## start

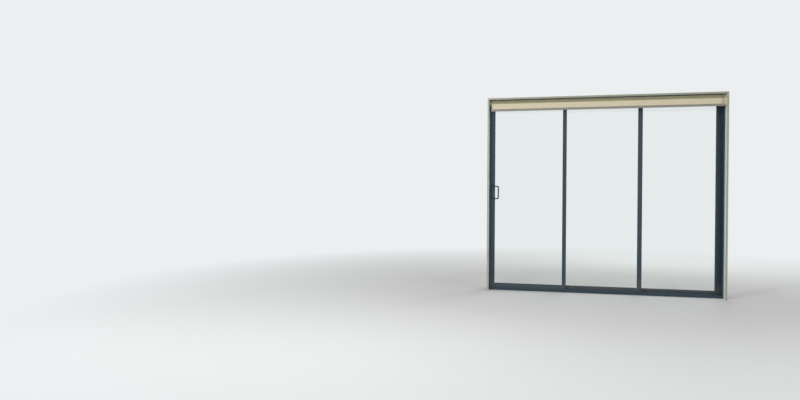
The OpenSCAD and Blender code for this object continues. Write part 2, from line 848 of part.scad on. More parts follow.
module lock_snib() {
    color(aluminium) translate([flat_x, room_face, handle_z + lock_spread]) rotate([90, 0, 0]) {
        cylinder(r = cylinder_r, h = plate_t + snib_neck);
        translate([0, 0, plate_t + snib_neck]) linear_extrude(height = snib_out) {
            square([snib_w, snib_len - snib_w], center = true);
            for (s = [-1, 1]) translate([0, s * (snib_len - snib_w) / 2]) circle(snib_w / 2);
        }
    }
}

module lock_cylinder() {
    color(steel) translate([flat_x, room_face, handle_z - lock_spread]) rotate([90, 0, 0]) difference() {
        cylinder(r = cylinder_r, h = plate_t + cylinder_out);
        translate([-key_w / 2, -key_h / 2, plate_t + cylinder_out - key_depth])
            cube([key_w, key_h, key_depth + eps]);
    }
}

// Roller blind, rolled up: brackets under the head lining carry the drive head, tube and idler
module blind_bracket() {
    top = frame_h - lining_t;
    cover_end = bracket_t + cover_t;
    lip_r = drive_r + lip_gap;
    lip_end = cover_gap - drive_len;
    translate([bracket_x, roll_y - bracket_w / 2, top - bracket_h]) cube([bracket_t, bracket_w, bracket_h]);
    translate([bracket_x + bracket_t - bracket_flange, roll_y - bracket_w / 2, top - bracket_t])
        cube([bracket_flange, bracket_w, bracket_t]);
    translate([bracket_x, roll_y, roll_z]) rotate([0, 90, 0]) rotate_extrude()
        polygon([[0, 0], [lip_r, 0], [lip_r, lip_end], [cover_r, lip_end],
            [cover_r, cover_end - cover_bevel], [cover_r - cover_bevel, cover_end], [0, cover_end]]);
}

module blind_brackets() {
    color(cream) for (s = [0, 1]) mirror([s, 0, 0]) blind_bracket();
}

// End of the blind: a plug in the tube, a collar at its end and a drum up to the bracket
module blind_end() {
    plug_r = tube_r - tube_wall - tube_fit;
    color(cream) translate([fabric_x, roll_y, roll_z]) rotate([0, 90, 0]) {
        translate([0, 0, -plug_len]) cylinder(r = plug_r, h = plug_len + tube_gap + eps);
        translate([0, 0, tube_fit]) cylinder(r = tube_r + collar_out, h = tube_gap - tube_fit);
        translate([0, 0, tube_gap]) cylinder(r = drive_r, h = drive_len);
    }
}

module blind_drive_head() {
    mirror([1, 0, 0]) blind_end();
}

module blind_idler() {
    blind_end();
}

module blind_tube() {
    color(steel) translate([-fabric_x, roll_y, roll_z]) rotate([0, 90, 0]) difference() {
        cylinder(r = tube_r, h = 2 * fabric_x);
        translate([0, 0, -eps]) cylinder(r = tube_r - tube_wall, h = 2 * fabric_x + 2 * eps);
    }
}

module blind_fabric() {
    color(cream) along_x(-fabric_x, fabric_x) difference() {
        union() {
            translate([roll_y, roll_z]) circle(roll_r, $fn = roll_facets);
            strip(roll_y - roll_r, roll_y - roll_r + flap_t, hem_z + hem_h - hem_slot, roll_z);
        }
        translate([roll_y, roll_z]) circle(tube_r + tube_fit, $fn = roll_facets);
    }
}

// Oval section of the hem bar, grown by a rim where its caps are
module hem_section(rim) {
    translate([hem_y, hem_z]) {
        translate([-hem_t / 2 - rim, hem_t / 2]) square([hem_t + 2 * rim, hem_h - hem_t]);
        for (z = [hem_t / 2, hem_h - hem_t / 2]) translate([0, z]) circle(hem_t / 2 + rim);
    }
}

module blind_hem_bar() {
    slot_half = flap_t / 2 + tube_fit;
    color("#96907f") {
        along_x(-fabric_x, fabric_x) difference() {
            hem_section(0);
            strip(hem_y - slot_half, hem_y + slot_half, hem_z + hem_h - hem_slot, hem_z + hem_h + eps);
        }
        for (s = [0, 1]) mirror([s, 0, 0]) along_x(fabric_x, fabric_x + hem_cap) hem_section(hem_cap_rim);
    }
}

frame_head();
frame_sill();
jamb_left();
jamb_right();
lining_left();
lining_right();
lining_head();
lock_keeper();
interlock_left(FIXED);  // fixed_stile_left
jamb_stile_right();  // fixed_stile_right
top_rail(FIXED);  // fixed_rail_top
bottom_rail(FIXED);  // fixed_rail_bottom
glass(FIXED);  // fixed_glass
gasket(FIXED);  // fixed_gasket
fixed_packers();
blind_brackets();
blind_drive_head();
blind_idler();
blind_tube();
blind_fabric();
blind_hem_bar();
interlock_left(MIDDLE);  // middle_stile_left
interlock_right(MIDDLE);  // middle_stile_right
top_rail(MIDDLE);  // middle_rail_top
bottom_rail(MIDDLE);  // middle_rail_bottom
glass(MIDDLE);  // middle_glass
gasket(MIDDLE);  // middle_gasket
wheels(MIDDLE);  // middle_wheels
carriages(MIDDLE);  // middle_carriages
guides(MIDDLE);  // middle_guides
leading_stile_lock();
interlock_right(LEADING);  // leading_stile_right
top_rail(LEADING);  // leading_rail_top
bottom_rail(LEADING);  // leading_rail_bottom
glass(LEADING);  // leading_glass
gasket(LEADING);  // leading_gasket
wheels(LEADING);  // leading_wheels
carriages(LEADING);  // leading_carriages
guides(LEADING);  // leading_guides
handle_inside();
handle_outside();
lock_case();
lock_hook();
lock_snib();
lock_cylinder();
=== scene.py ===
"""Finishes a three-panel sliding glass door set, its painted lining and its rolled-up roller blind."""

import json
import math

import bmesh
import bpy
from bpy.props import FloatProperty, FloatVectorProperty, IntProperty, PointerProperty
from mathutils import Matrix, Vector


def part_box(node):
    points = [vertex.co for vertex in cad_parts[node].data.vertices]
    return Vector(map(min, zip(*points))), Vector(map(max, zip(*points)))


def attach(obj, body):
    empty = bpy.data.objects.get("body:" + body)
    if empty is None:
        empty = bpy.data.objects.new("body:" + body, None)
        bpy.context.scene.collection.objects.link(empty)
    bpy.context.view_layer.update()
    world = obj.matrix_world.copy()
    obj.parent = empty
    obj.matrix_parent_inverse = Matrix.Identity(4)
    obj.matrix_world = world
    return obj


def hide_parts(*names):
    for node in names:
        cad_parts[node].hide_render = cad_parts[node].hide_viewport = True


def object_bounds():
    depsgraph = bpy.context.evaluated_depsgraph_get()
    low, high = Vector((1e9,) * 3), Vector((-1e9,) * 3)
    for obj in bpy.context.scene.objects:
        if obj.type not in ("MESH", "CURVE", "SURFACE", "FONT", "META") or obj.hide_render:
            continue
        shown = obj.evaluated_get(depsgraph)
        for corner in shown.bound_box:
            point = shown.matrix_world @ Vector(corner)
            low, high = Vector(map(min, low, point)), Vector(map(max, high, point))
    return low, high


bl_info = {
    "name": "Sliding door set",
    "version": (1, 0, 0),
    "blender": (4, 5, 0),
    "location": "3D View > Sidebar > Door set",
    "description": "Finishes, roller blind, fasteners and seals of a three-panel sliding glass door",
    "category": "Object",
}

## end

→ To be done: Above are the lines; repeat exactly the ones from the line containing "frame_head();" down to the line containing "cad_parts[node].hide_render = cad_parts[node].hide_viewport", both inclusive.

→ Written solution:
frame_head();
frame_sill();
jamb_left();
jamb_right();
lining_left();
lining_right();
lining_head();
lock_keeper();
interlock_left(FIXED);  // fixed_stile_left
jamb_stile_right();  // fixed_stile_right
top_rail(FIXED);  // fixed_rail_top
bottom_rail(FIXED);  // fixed_rail_bottom
glass(FIXED);  // fixed_glass
gasket(FIXED);  // fixed_gasket
fixed_packers();
blind_brackets();
blind_drive_head();
blind_idler();
blind_tube();
blind_fabric();
blind_hem_bar();
interlock_left(MIDDLE);  // middle_stile_left
interlock_right(MIDDLE);  // middle_stile_right
top_rail(MIDDLE);  // middle_rail_top
bottom_rail(MIDDLE);  // middle_rail_bottom
glass(MIDDLE);  // middle_glass
gasket(MIDDLE);  // middle_gasket
wheels(MIDDLE);  // middle_wheels
carriages(MIDDLE);  // middle_carriages
guides(MIDDLE);  // middle_guides
leading_stile_lock();
interlock_right(LEADING);  // leading_stile_right
top_rail(LEADING);  // leading_rail_top
bottom_rail(LEADING);  // leading_rail_bottom
glass(LEADING);  // leading_glass
gasket(LEADING);  // leading_gasket
wheels(LEADING);  // leading_wheels
carriages(LEADING);  // leading_carriages
guides(LEADING);  // leading_guides
handle_inside();
handle_outside();
lock_case();
lock_hook();
lock_snib();
lock_cylinder();
=== scene.py ===
"""Finishes a three-panel sliding glass door set, its painted lining and its rolled-up roller blind."""

import json
import math

import bmesh
import bpy
from bpy.props import FloatProperty, FloatVectorProperty, IntProperty, PointerProperty
from mathutils import Matrix, Vector


def part_box(node):
    points = [vertex.co for vertex in cad_parts[node].data.vertices]
    return Vector(map(min, zip(*points))), Vector(map(max, zip(*points)))


def attach(obj, body):
    empty = bpy.data.objects.get("body:" + body)
    if empty is None:
        empty = bpy.data.objects.new("body:" + body, None)
        bpy.context.scene.collection.objects.link(empty)
    bpy.context.view_layer.update()
    world = obj.matrix_world.copy()
    obj.parent = empty
    obj.matrix_parent_inverse = Matrix.Identity(4)
    obj.matrix_world = world
    return obj


def hide_parts(*names):
    for node in names:
        cad_parts[node].hide_render = cad_parts[node].hide_viewport = True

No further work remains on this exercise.